On peut naturellement mépriser tout ce petit monde et se gausser de son inefficacité, de sa tyrannie ou que sais-je encore, mais on sera bien avancés ! Les institutions bruxelloises le savent très bien d’ailleurs, et une partie de leur pouvoir réside dans l’ignorance qu’en ont les individus.

J’ai connu ces moments où, souvent au cours d’un cocktail, un responsable européen s’affirme heureux de la confusion entretenue au sujet des pouvoirs de Bruxelles. Peu lui importait les analyses de la presse ou les indignations des individus : si le flou permet la pérennité de son pouvoir, alors il est le bienvenu.
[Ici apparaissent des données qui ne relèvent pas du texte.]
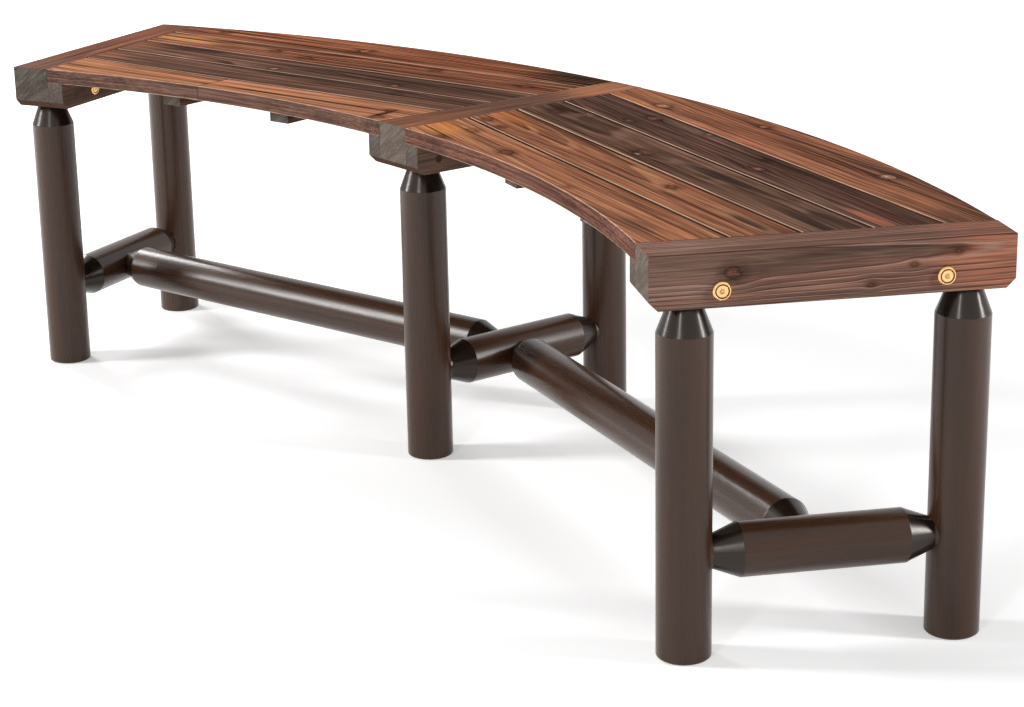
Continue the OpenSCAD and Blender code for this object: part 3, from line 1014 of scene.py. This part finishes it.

Jouer ou ne pas jouer le jeu

Eh bien j’affirme, moi, faisant écho à Thomas Jefferson, que le prix de la liberté est la vigilance éternelle. Et que la vigilance ne peut être crédible si elle fait l’économie de la connaissance et de la compréhension des systèmes et des mécanismes qui composent les Léviathans qui légifèrent, décident et gouvernent.

Continuer à croire en un univers mené par des lobbies à coups de caisses noires, pots-de-vin et autres corruptions est diaboliquement infantile et garantit la défaite. Que ce soit par lassitude ou par paresse, se convaincre que ce qu’on réprouve est une chose uniforme, simple et facilement appréhendable est suicidaire.

Si plus de 20.000 individus gagnent leur vie à Bruxelles – je vous rassure : les lobbies existent et agissent également à l’échelon national, régional, local même – c’est qu’il y a un marché sur lequel se vendent et s’achètent leurs compétences. Ignorer cela en se drapant obsessionnellement dans les oripeaux de la Liberté est tout simplement jouer le jeu de ceux qu’on dénonce.